Characterizing her time at Yorkville as “the most incredible journey,” Hansford said her educational experience through the university’s online program was one that helped her achieve just that goal.

 

“I just loved it. I couldn’t say better things about all of it – right from my admissions advisor, who was just a peanut, to the online piece of it and my colleagues, the excellent instructors, the subject, and, of course, the research,” Hansford said.

 

“I had never written any kind of expansive text past 10 pages or researched before, so…it was a gift to learn how to formally research and be approved by an ethics committee of juried peers.”

 

As Yorkville’s Research Supervisor, Randee Lipson Lawrence commended Hansford for being among the mere 10 per cent of students who opt to undertake such action research as part of their capstone.

 

To do so, she explained, students must not only have a keen sense of clarity going into the process, but must also be ready to jump into that work early in the semester in order to obtain the necessary Research Ethics Board clearances to proceed

 

“Monica clearly exhibited all of these attributes,” she said, while also lauding Hansford for her strong organizational and motivational skills.

 

“As a leader of an early childhood education centre, Monica chose to conduct action research as an opportunity to work with her employees in developing creative teaching strategies and scaffolding skills. In doing so, she exemplified the capstone process at its best.”

 

For Hansford, the task of translating the final result of all that research – a Master’s level academic paper ­– into something more palatable to a wider audience for publication, was a process that took three full rewrites to accomplish.

 

“An academic research paper is barely readable – it’s supposed to be like that, it’s graduate work.

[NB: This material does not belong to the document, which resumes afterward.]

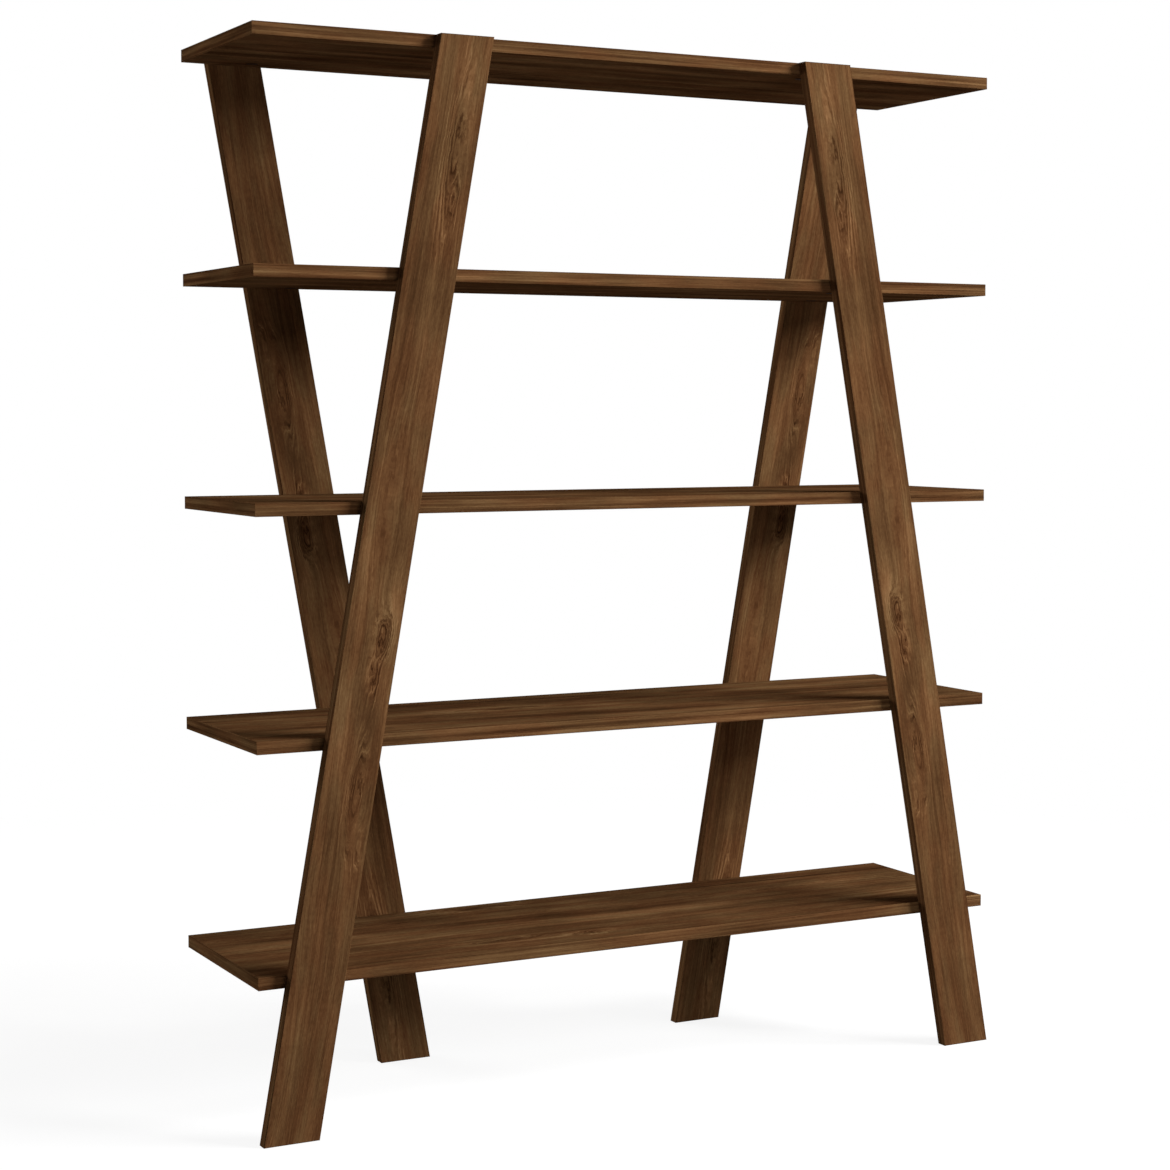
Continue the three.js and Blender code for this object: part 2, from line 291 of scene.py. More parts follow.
def make_walnut_group():
    """Tone = 1/2 + contrast * noise layers + light flanks and rings - hearts, dark rings and lines.

    Each layer adds amount * (noise(along * waves, growth * waves) - 1/2). The tone then picks the
    colour from a ramp of four browns.
    """
    tree, w, entry, leave = new_group(
        "walnut",
        {
            "Along": NUMBER,
            "Across": NUMBER,
            "Growth": NUMBER,
            "Figure": NUMBER,
            "Contrast": NUMBER,
        },
        {"Colour": COLOUR, "Height": NUMBER},
    )
    along, across, growth, figure = (entry[n] for n in ("Along", "Across", "Growth", "Figure"))
    grain = 0.0
    for waves_along, waves_across, detail, amount in NOISE_LAYERS:
        layer = w.noise(w.spread(along, growth, (waves_along, waves_across)), detail=detail)
        grain = w.maths("MULTIPLY_ADD", w.maths("SUBTRACT", layer, 0.5), amount, grain)
    tone = w.maths("MULTIPLY_ADD", grain, entry["Contrast"], 0.5)

    breaks = w.noise(w.spread(along, growth, BREAK_WAVES), detail=2)
    wobble = w.noise(w.spread(along, across, WOBBLE_WAVES), detail=2)
    wobble = w.maths("MULTIPLY", wobble, RING_WOBBLE)
    turn = w.maths("FRACT", w.maths("ADD", w.maths("DIVIDE", growth, RING_SPACING), wobble))
    turn = w.maths("ABSOLUTE", w.maths("SUBTRACT", turn, 0.5))
    broken = w.remap(breaks, *BREAKS)
    ring = w.maths("MULTIPLY", w.remap(turn, *RING_EDGE, 1.0, 0.0), broken)
    ring = w.maths("MULTIPLY", ring, w.remap(figure, *RINGS))
    pale = w.maths("MULTIPLY", w.remap(turn, *PALE_EDGE), broken)
    pale = w.maths("MULTIPLY", pale, w.remap(figure, *PALE_LINES))

    crest = w.noise(w.spread(along, growth, LINE_WAVES), detail=1)
    crest = w.maths("ABSOLUTE", w.maths("SUBTRACT", crest, 0.5))
    line = w.remap(crest, 0.0, LINE_WIDTH, 1.0, 0.0)
    line = w.maths("MULTIPLY", line, w.remap(across, *LINED_FIELD, *LINED_SHARE))
    gaps = w.noise(w.spread(along, growth, GAP_WAVES), detail=2)
    line = w.maths("MULTIPLY", line, w.remap(gaps, *GAPS))

    flank = w.maths("MULTIPLY", w.remap(figure, *FLANK_RISE), w.remap(figure, *FLANK_FALL))
    heart = w.remap(figure, *HEARTS)
    parts = (flank, pale, heart, ring, line)
    amounts = (FLANK_LIGHT, PALE_LINE, HEART_DARK, RING_DARK, LINE_DARK)
    for part, amount in zip(parts, amounts):
        tone = w.maths("MULTIPLY_ADD", part, amount, tone)
    browns = (DARK_WALNUT, BROWN_WALNUT, WARM_WALNUT, PALE_WALNUT)
    colour = w.ramp(tone, list(zip(TONE_STOPS, browns)))
    hue = w.noise(w.spread(along, across, HUE_WAVES), detail=2)
    tint = w.mix(w.remap(hue, *HUES), RED_TINT, GOLD_TINT)
    colour = w.vector("MULTIPLY", colour, tint)
    height = w.maths("SUBTRACT", grain, w.maths("ADD", ring, line))
    for name, value in (("Colour", colour), ("Height", height)):
        tree.links.new(value, leave[name])
    return tree


walnut_group = make_walnut_group()
print("walnut:", len(NOISE_LAYERS), "noise layers,", len(walnut_group.nodes), "nodes")

# %% [markdown]
# ## Walnut board and walnut edge strip
#
# The faces and the edge strips are the same print, but the strips are rolls of their own, eighteen
# millimetres wide. Their growth lines lie six times as close, so a narrow strip still shows
# several streaks. The print is matt, and its dark lines are pressed into it by a few hundredths of
# a millimetre. The mirror-like part of its reflection is left off, because a white room seen in it
# at a low angle would wash the brown out.

# %% Materials: walnut board and edge strip
PRINT_DEPTH = 0.00005  # metres that the dark lines are pressed in
WOOD_ROUGHNESS = 0.6


def new_material(name):
    """A material with an empty Principled shader, and the wires to fill it."""
    material = bpy.data.materials.new(name)
    material.use_nodes = True
    wires = Wires(material.node_tree)
    shader = material.node_tree.nodes["Principled BSDF"]
    return material, wires, shader


def join(wires, shader, **sockets):
    """Joins values to the shader's sockets; Base_Color stands for Base Color."""
    for name, value in sockets.items():
        socket = shader.inputs[name.replace("_", " ")]
        if isinstance(value, bpy.types.NodeSocket):
            wires.tree.links.new(value, socket)
        else:
            socket.default_value = value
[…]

But I wanted it to be readable,” she said.

 

“So, once the research was done, I gave whole chunks of it to my subjects… to read, but it was way too fancy pants and they couldn’t understand it, so I had to rewrite it.”

 

The end result is something that has drawn rave reviews from many in the Faculty of Education at Yorkville – including its Dean, Ellyn Lyle, who lauded Hansford as passionate, articulate, and a “strong champion of learning as liberating praxis,” and Associate Dean Sepideh Mahani, who commended her for all the “hard work, dedication, and enthusiasm” that made her book possible.

 

“This publication is a testament to the quality of capstone projects from Yorkville’s Master of Education students ­– projects that are rooted in praxis and serve to inform educators’ and other professionals’ work,” added Wendy Kraglund-Gauthier, the Capstone Coordinator for Yorkville’s Faculty of Education.

 

“It also reflects Monica’s dedication to supporting early childhood educators as they enact their professional development within their own learning spaces.”

 

So committed is she to educators, in fact, that Hansford dedicated what she hopes will mark her first of many books to come to “all teachers of children under the age of 12.”

 

“They’re heroes and they don’t have a voice, because they don’t have time to have a voice. This book is their journey – it’s very emotional for me because we are often minimized, often considered the ghetto of our field – and this book is what we have to go through,” she said.

 

“It’s about how we have to move through our own fears and inadequacies of our language, our intellect and some very grey, complicated areas in order to teach others the things that have been really hard for us to learn ourselves.”

 

Since its publication less than a month ago, Hansford said Teaching Scaffolding to Early Childhood Educators has already been shared with 2,000+ early learning educators and license holders in Alberta.

 

And Hansford is hoping to expand that already-impressive reach in the coming weeks, as she travels internationally – including a meeting with 20 private school principals and teachers in France at the end of the month.